一、新建表
1、基本建表语句
CREATE [EXTERNAL] TABLE [IF NOT EXISTS] table_name //EXTERNAL:外部表
[(col_name data_type [COMMENT col_comment], …)]
[COMMENT table_comment] //表描述
[PARTITIONED BY (col_name data_type [COMMENT col_comment], …)] //分区
[STORED AS file_format]
[LOCATION hdfs_path] //表在HDFS的存储路径
其中:
ROW FORMAT
DELIMITED [FIELDS TERMINATED BY char] [COLLECTION ITEMS TERMINATED BY char]
MAP KEYS TERMINATED BY char] [LINES TERMINATED BY char]
| SERDE serde_name [WITH SERDEPROPERTIES
(property_name=property_value, property_name=property_value, ...)]
用户在建表的时候可以自定义 SerDe 或者使用自带的 SerDe。如果没有指定 ROW FORMAT 或者 ROW FORMAT DELIMITED,将会使用自带的 SerDe。在建表的时候,
用户还需要为表指定列,用户在指定表的列的同时也会指定自定义的 SerDe,Hive 通过 SerDe 确定表的具体的列的数据。
STORED AS
SEQUENCEFILE //序列化文件
| TEXTFILE //普通的文本文件格式
| RCFILE //行列存储相结合的文件
| INPUTFORMAT input_format_classname OUTPUTFORMAT output_format_classname //自定义文件格式
如果文件数据是纯文本,可以使用 STORED AS TEXTFILE。如果数据需要压缩,使用 STORED AS SEQUENCE 。
2、内部表
create table student
(id int, name string, sex string, age int,department string)
row format delimited fields terminated by ",";
3、外部表
create external table student_ext
(id int, name string, sex string, age int,department string)
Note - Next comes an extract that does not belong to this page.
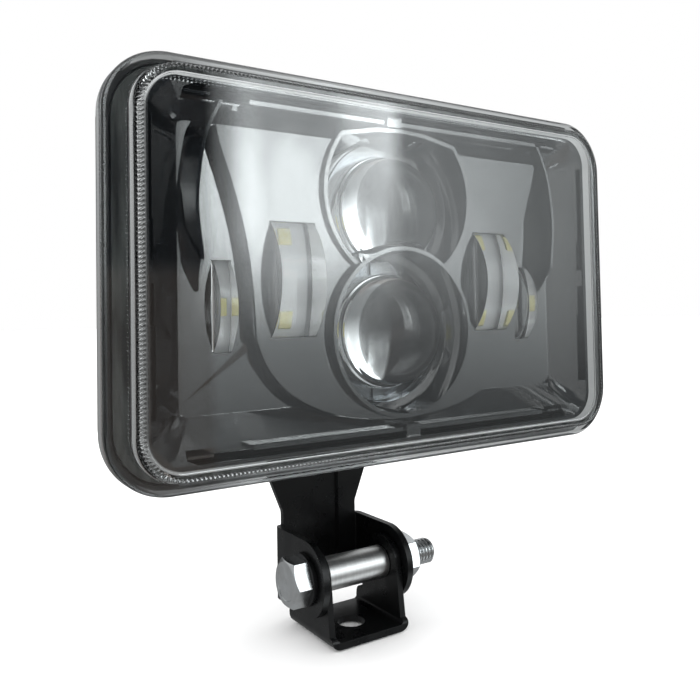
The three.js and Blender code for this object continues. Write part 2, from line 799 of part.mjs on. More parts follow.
function footBracket() {
  const outer = SPACER_HALF + SHEET;
  const bore = turnedX([[0, -30], [BORE_RADIUS, -30], [BORE_RADIUS, 30], [0, 30]], 0, PIVOT_Z);
  const hole = new THREE.CylinderGeometry(FOOT_HOLE_RADIUS, FOOT_HOLE_RADIUS, SHEET * 4, ROUND);
  hole.rotateX(Math.PI / 2);
  return combine(block(-outer, outer, FOOT_FRONT_Y, FOOT_BACK_Y, 0, SHEET), [
    prismX(footEar(), outer - SHEET, outer),
    prismX(footEar(), -outer, -outer + SHEET),
  ], [bore, hole]);
}

function spacerTube() {
  const half = SPACER_HALF - 0.05;
  return turnedX([
    [4.15, -half],
    [5, -half],
    [5, half],
    [4.15, half],
    [4.15, -half],
  ], 0, PIVOT_Z);
}

// --------------------------------------------------------------- fasteners

function hexagon(flats) {
  return arc(0, 0, flats / Math.sqrt(3), 0, 300, 5);
}

function hexBodyX(flats, x0, x1, turn) {
  const body = prismX(hexagon(flats), x0, x1);
  body.rotateX(THREE.MathUtils.degToRad(turn));
  return body.translate(0, 0, PIVOT_Z);
}

// Turned envelope that gives a hexagon its chamfered corners.
function chamferEnvelope(flats, x0, x1, chamferStart, chamferEnd) {
  const flat = flats * 0.475;
  const wide = flats * 0.6;
  const cut = (wide - flat) * 0.5774;
  const profile = [[0, x0]];
  profile.push(chamferStart ? [flat, x0] : [wide, x0]);
  if (chamferStart) {
    profile.push([wide, x0 + cut]);
  }
  if (chamferEnd) {
    profile.push([wide, x1 - cut]);
  }
  profile.push(chamferEnd ? [flat, x1] : [wide, x1]);
  profile.push([0, x1]);
  return turnedX(profile, 0, PIVOT_Z);
}

function threadProfile(startX, endX) {
  const profile = [];
  for (let x = startX; x < endX - THREAD_PITCH; x += THREAD_PITCH) {
    profile.push([BOLT_RADIUS - THREAD_DEPTH, x]);
    profile.push([BOLT_RADIUS, x + THREAD_PITCH * 0.4]);
    profile.push([BOLT_RADIUS, x + THREAD_PITCH * 0.6]);
  }
  profile.push([BOLT_RADIUS - THREAD_DEPTH, endX - 0.9]);
  profile.push([BOLT_RADIUS - 1.2, endX]);
  profile.push([0, endX]);
  return profile;
}

function pivotBolt() {
  const seatX = -armOuterHalf() - WASHER_THICK - 0.1;
  const headX = seatX - HEAD_HEIGHT;
  const head = toManifold(hexBodyX(HEAD_FLATS, headX, seatX, 3))
    .intersect(toManifold(chamferEnvelope(HEAD_FLATS, headX, seatX, true, false)));
  const shank = turnedX([
    [0, seatX - 1],
    [BOLT_RADIUS, seatX - 1],
    [BOLT_RADIUS, THREAD_START_X],
    ...threadProfile(THREAD_START_X + 0.4, BOLT_END_X),
  ], 0, PIVOT_Z, 32);
  return fromManifold(head.add(toManifold(shank)));
}

function pivotNut() {
  const x0 = armOuterHalf() + 0.1;
  const x1 = x0 + NUT_HEIGHT;
  const body = toManifold(hexBodyX(HEAD_FLATS, x0, x1, 14))
    .intersect(toManifold(chamferEnvelope(HEAD_FLATS, x0, x1, true, true)));
  const bore = turnedX([
    [0, x0 - 1],
    [BORE_RADIUS, x0 - 1],
    [BORE_RADIUS, x1 + 1],
    [0, x1 + 1],
  ], 0, PIVOT_Z, ROUND);
  return fromManifold(body.subtract(toManifold(bore)));
}

function headWasher() {
  const x1 = -armOuterHalf() - 0.05;
  const x0 = x1 - WASHER_THICK;
  return turnedX([
    [4.2, x0],
    [7.7, x0],
    [7.7, x1],
    [4.2, x1],
    [4.2, x0],
  ], 0, PIVOT_Z);
}

function armScrew(x, z) {
  const seatY = ARM_PLATE_Y + SHEET + ARM_WASHER.thick + SEAT_GAP;
  const endY = PAD_BACK_Y - ARM_SCREW_DEPTH;
  const { radius, edge, shoulder, height, socket } = ARM_SCREW_HEAD;
  const recess = hexagon(socket).map(([u, v]) => [u + x, v + z]);
  return combine(turnedY([
    [0, endY],
    [ARM_SCREW_RADIUS, endY],
    [ARM_SCREW_RADIUS, seatY],
    [radius, seatY],
    [radius - 0.2, seatY + edge],
    [radius - 1.4, seatY + shoulder],
    [0, seatY + height],
  ], x, z, 32), [], [prismY(recess, seatY + 1.2, seatY + height + 1)]);
}

function armWasher(x, z) {
  const y0 = ARM_PLATE_Y + SHEET + SEAT_GAP / 2;
  return ringY(ARM_WASHER.bore, ARM_WASHER.radius, y0, y0 + ARM_WASHER.thick, x, z);
}

// ---------------------------------------------------------------- assembly

const STEEL = { color: 0xb9bcc0, roughness: 0.28, metalness: 1 };
const ZINC = { color: 0xc3c9cf, roughness: 0.34, metalness: 1 };
const BLACK_STEEL = { color: 0x0c0c0d, roughness: 0.38, metalness: 0.1 };
const BLACK_CAST = { color: 0x111213, roughness: 0.6, metalness: 0.2 };
const BLACK_GLOSS = { color: 0x0a0b0c, roughness: 0.08, metalness: 0 };
const BLACK_RUBBER = { color: 0x101010, roughness: 0.85, metalness: 0 };
const CLEAR = { color: 0xe4ecee, roughness: 0.04, metalness: 0, transparent: true, opacity: 0.3 };
const OPTIC = { color: 0xf1f6f8, roughness: 0.03, metalness: 0, transparent: true, opacity: 0.5 };
const CHROME = { color: 0xe6e8ea, roughness: 0.06, metalness: 1 };
const ALUMINIUM = { color: 0xaeb2b6, roughness: 0.42, metalness: 1 };
const BOARD = { color: 0xe9ecea, roughness: 0.5, metalness: 0 };
const GREEN_BOARD = { color: 0x1c5a35, roughness: 0.5, metalness: 0 };
const PHOSPHOR = { color: 0xe2c53a, roughness: 0.5, metalness: 0 };

function named(name, geometry, finish) {
  const tidy = clean(geometry);
  tidy.computeVertexNormals();
  const mesh = new THREE.Mesh(tidy, new THREE.MeshStandardMaterial(finish));
  mesh.name = name;
  return mesh;
}

function inLamp(name, geometry, finish) {
  return named(name, geometry.translate(0, LAMP_FRONT_Y, LAMP_CENTRE_Z), finish);
}

const assembly = new THREE.Group();
assembly.name = "fog_light";

assembly.add(inLamp("front_lens", frontLens(), CLEAR));
assembly.add(inLamp("lens_gasket", lensGasket(), BLACK_RUBBER));
assembly.add(inLamp("bezel", bezel(), BLACK_GLOSS));
assembly.add(inLamp("upper_projector_lens", upperProjectorLens(), OPTIC));
assembly.add(inLamp("lower_projector_lens", lowerProjectorLens(), OPTIC));
assembly.add(inLamp("upper_reflector", upperReflector(), CHROME));
assembly.add(inLamp("lower_reflector", reflectorCup(LOWER_Z), CHROME));
assembly.add(inLamp("upper_led_board", projectorBoard(UPPER_Z), BOARD));
assembly.add(inLamp("lower_led_board", projectorBoard(LOWER_Z), BOARD));
assembly.add(inLamp("upper_led", projectorChip(UPPER_Z), PHOSPHOR));
assembly.add(inLamp("lower_led", projectorChip(LOWER_Z), PHOSPHOR));

for (const [label, side] of [["left", -1], ["right", 1]]) {
  assembly.add(inLamp(`${label}_inner_optic`, sideOptic(INNER_OPTIC, side), OPTIC));
  assembly.add(inLamp(`${label}_outer_optic`, sideOptic(OUTER_OPTIC, side), OPTIC));
  assembly.add(inLamp(`${label}_led_board`, sideBoard(side), BOARD));
  for (const chip of SIDE_CHIPS) {
    assembly.add(inLamp(`${label}_${chip.place}_led`, sideChip(side, chip), PHOSPHOR));
  }
}

assembly.add(inLamp("heat_plate", heatPlate(), ALUMINIUM));
assembly.add(inLamp("driver_board", driverBoard(), GREEN_BOARD));
assembly.add(inLamp("housing", housing(), BLACK_CAST));
assembly.add(inLamp("cable_gland", cableGland(), BLACK_RUBBER));
assembly.add(inLamp("vent_plug", ventPlug(), BLACK_RUBBER));

ARM_SCREWS.forEach(([x, z], i) => {
  assembly.add(inLamp(`arm_washer_${i + 1}`, armWasher(x, z), ZINC));
  assembly.add(inLamp(`arm_screw_${i + 1}`, armScrew(x, z), ZINC));
});

assembly.add(named("arm_bracket", armBracket(), BLACK_STEEL));
assembly.add(named("foot_bracket", footBracket(), BLACK_STEEL));
assembly.add(named("spacer_tube", spacerTube(), STEEL));
assembly.add(named("pivot_bolt", pivotBolt(), ZINC));
assembly.add(named("head_washer", headWasher(), BLACK_STEEL));
assembly.add(named("pivot_nut", pivotNut(), ZINC));

export default assembly;
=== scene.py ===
"""Looks of a rectangular lamp on a tilting steel bracket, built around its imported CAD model.

Lamp pieces are written in millimetres in the lamp's own axes: X to the right, Y backwards from
the front of the cover's flange, Z up from the lamp's centre. Bracket pieces are written in
millimetres in the axes of the whole object, whose origin is the foot's fixing hole.
"""

import json
from math import acos, asin, ceil, cos, degrees, pi, radians, sin, sqrt, tan

import bmesh
import bpy
from mathutils import Matrix, Vector

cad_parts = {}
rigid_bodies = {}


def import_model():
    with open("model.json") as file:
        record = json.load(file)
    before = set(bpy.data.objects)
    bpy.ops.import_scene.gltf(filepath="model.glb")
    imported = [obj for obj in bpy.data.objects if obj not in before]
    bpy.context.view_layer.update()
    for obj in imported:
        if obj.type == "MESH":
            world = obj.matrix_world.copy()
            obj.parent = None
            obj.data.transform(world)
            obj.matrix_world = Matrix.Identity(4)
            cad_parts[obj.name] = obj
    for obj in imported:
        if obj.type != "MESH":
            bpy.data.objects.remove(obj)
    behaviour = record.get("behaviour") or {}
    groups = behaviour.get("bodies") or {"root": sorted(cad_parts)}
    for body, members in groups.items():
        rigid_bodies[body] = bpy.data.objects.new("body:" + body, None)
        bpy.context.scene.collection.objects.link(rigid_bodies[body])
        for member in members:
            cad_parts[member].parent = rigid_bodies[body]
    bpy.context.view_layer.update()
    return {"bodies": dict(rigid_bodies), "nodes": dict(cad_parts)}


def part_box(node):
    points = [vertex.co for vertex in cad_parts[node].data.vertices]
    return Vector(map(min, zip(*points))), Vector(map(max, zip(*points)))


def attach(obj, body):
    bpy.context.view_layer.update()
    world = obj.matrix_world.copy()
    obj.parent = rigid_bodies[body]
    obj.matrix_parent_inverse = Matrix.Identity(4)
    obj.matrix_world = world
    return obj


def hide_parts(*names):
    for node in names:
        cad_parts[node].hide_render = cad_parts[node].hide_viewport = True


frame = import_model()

MM = 0.001

# ------------------------------------------------------------------ driving places

cover_low, cover_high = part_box("front_lens")
tube_low, tube_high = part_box("spacer_tube")
foot_low, foot_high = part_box("foot_bracket")

COVER_RISE = 4.6        # raised front face ahead of the flange
COVER_HALF_X = (cover_high.x - cover_low.x) / 2 / MM
COVER_HALF_Z = (cover_high.z - cover_low.z) / 2 / MM
FLANGE_BACK = (cover_high.y - cover_low.y) / MM - COVER_RISE
LAMP_Y = cover_low.y / MM + COVER_RISE
LAMP_Z = (cover_high.z + cover_low.z) / 2 / MM
PIVOT_Z = (tube_high.z + tube_low.z) / 2 / MM

AXIS = 0.001            # radius that stands for a point on the axis of a turned body
TOOL_REACH = 30.0       # half length of a tool that passes right through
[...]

row format delimited fields terminated by ","
location "/hive/student";
4、分区表
create external table student_pt
(id int, name string, sex string, age int,department string)
partitioned by (city string)
row format delimited fields terminated by ","
location "/hive/student_ptn";
alter table student_ptn add partition(city="beijing");
如果是分区表。那么数据文件一定要存储在某个分区中,而不能直接存储在表中。
5、分桶表
create external table student_bck
(id int, name string, sex string, age int,department string)
clustered by (id) sorted by (id asc, name desc) into 4 buckets
row format delimited fields terminated by ","
location "/hive/student_bck";
6、根据其他表(带数据)
create table student_ctas
as
select * from student where id < 95012;
7、复制表结构
create table student_copy like student;
如果在table的前面没有加external关键字,那么复制出来的新表。无论如何都是内部表
如果在table的前面有加external关键字,那么复制出来的新表。无论如何都是外部表
二、修改表
1、修改表名
alter table student rename to new_student;
2、增加一个字段
alter table new_student add columns (score int);
3、修改一个字段的定义
alter table new_student change name new_name string;
4、替换所有字段
alter table new_student replace columns (id int, name string, address string);
5、 添加分区
静态分区
alter table student_ptn add partition(city="chongqing");
alter table student_ptn
add partition(city="chongqing2") partition(city="chongqing3") partition(city="chongqing4");
动态分区
load data local inpath
"/home/hadoop/student.txt" into table student_ptn partition(city="beijing");
create table student_ptn_age
(id int,name string,sex string,department string) partitioned by (age int);
insert overwrite table student_ptn_age partition(age);
select id,name,sex,department,age from student_ptn;
5、 修改分区
修改分区,一般来说,都是指修改分区的数据存储目录
在添加分区的时候,直接指定当前分区的数据存储目录
alter table student_ptn add if not exists partition(city='beijing')
location '/student_ptn_beijing' partition(city='cc') location '/student_cc';
修改已经指定好的分区的数据存储目录
alter table student_ptn
partition (city='beijing') set location '/student_ptn_beijing';
此时原先的分区文件夹仍存在,但是在往分区添加数据时,只会添加到新的分区目录
6、 删除分区
alter table student_ptn drop partition (city='beijing');
7、删除表
drop table new_student;
8、清空表
truncate table student_ptn;